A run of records

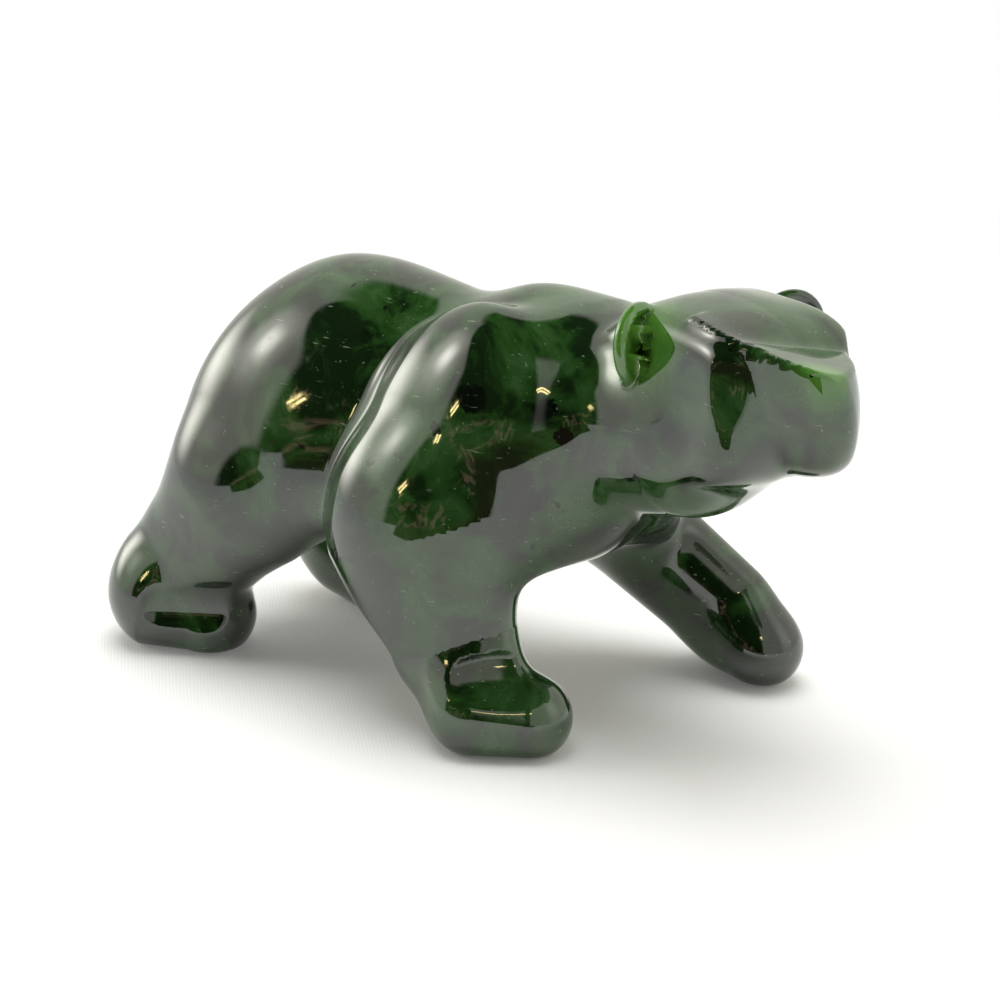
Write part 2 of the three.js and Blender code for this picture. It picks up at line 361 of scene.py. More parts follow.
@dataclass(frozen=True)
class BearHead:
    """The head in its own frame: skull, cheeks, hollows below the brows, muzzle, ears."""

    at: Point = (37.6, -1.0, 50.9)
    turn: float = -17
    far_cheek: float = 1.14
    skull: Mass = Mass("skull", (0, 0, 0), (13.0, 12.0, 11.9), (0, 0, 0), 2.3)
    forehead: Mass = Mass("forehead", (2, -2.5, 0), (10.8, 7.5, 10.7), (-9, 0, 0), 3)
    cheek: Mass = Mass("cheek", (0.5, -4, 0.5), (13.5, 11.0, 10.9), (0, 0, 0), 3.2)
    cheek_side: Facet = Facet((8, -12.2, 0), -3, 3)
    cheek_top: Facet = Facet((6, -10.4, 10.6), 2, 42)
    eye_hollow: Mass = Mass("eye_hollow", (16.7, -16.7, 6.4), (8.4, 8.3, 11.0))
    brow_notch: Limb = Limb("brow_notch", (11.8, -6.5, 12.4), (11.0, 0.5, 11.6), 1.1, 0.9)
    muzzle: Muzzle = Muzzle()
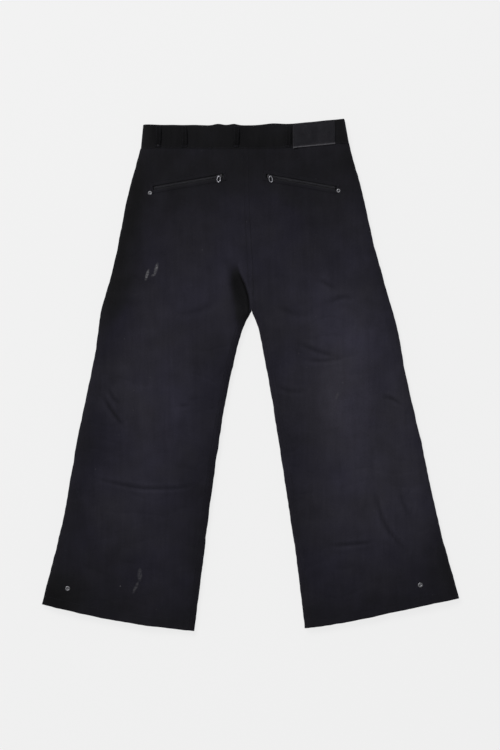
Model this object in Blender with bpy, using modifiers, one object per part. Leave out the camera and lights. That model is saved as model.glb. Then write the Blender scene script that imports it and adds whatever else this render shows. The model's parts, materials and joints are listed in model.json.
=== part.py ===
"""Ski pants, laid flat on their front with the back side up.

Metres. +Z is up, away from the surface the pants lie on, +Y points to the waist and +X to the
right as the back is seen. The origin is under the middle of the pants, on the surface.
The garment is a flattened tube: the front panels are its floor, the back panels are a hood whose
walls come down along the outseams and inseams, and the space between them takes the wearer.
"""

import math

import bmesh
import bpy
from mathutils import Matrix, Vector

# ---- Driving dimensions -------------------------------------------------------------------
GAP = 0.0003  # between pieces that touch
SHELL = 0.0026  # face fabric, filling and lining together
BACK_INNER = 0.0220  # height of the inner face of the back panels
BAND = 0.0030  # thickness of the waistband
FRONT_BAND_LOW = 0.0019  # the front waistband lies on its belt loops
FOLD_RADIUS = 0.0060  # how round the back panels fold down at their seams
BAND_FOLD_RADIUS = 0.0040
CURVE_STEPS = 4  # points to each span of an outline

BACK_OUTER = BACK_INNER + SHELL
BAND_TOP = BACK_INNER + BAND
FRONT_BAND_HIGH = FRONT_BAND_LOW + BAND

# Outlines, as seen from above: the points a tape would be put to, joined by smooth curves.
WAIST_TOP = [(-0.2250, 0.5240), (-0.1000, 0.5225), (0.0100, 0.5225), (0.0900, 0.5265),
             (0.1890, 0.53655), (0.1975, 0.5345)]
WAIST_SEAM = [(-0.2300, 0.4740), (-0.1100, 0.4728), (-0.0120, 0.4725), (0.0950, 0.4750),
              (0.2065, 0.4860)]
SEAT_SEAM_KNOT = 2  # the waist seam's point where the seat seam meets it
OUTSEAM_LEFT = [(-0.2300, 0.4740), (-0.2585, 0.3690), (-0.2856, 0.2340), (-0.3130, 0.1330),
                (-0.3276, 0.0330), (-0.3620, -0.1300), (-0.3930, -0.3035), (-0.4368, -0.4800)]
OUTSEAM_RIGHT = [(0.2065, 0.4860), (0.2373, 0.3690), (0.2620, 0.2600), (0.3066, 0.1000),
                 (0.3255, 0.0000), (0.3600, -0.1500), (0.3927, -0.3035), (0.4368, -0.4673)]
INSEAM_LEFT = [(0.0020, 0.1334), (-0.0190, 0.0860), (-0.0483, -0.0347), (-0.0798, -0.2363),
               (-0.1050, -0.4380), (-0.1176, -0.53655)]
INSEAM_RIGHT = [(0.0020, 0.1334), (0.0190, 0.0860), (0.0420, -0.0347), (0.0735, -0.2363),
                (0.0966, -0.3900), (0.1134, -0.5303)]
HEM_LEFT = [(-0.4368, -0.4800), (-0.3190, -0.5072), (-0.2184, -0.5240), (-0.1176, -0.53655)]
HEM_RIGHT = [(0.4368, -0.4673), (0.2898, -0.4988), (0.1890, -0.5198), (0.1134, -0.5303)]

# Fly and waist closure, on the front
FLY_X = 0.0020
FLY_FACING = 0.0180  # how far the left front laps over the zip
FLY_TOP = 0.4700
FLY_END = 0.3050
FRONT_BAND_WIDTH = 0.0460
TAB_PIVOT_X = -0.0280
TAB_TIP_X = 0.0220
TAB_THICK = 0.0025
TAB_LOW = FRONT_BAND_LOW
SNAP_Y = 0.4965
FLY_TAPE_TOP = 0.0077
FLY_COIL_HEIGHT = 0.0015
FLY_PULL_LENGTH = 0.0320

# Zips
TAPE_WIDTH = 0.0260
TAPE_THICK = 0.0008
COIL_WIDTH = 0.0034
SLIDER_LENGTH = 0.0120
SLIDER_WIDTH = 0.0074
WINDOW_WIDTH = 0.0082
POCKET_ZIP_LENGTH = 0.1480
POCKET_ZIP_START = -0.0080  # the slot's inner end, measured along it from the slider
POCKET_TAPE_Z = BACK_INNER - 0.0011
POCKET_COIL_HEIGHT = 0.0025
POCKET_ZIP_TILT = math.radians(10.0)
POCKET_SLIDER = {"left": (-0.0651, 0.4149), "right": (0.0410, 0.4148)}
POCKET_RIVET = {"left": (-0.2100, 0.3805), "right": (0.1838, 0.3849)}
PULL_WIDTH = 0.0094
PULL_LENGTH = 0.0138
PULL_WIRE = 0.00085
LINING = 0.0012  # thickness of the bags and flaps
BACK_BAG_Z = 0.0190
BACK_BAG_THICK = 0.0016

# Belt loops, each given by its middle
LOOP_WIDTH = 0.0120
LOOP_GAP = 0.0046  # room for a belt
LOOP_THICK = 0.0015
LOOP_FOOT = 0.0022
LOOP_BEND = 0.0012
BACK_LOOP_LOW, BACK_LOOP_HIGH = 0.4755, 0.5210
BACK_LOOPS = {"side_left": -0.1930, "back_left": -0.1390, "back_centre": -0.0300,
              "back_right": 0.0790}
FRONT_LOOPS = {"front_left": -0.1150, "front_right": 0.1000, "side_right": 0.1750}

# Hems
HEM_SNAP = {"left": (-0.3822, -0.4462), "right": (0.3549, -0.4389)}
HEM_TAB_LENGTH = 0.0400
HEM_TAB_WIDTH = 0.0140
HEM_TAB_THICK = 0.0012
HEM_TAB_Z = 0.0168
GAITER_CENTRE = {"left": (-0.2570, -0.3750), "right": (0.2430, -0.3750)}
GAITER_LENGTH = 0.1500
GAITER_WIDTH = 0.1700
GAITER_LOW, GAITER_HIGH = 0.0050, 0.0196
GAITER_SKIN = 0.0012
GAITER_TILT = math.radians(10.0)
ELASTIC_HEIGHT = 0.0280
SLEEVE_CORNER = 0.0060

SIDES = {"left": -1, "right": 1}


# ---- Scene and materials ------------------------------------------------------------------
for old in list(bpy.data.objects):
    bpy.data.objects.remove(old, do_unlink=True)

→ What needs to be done
Will you return exactly the lines above from the one with "Model this object" down to the one with "FRONT_BAND_HIGH = FRONT_BAND_LOW + BAND", counting both as part of the range?

→ Answer below
Model this object in Blender with bpy, using modifiers, one object per part. Leave out the camera and lights. That model is saved as model.glb. Then write the Blender scene script that imports it and adds whatever else this render shows. The model's parts, materials and joints are listed in model.json.
=== part.py ===
"""Ski pants, laid flat on their front with the back side up.

Metres. +Z is up, away from the surface the pants lie on, +Y points to the waist and +X to the
right as the back is seen. The origin is under the middle of the pants, on the surface.
The garment is a flattened tube: the front panels are its floor, the back panels are a hood whose
walls come down along the outseams and inseams, and the space between them takes the wearer.
"""

import math

import bmesh
import bpy
from mathutils import Matrix, Vector

# ---- Driving dimensions -------------------------------------------------------------------
GAP = 0.0003  # between pieces that touch
SHELL = 0.0026  # face fabric, filling and lining together
BACK_INNER = 0.0220  # height of the inner face of the back panels
BAND = 0.0030  # thickness of the waistband
FRONT_BAND_LOW = 0.0019  # the front waistband lies on its belt loops
FOLD_RADIUS = 0.0060  # how round the back panels fold down at their seams
BAND_FOLD_RADIUS = 0.0040
CURVE_STEPS = 4  # points to each span of an outline

BACK_OUTER = BACK_INNER + SHELL
BAND_TOP = BACK_INNER + BAND
FRONT_BAND_HIGH = FRONT_BAND_LOW + BAND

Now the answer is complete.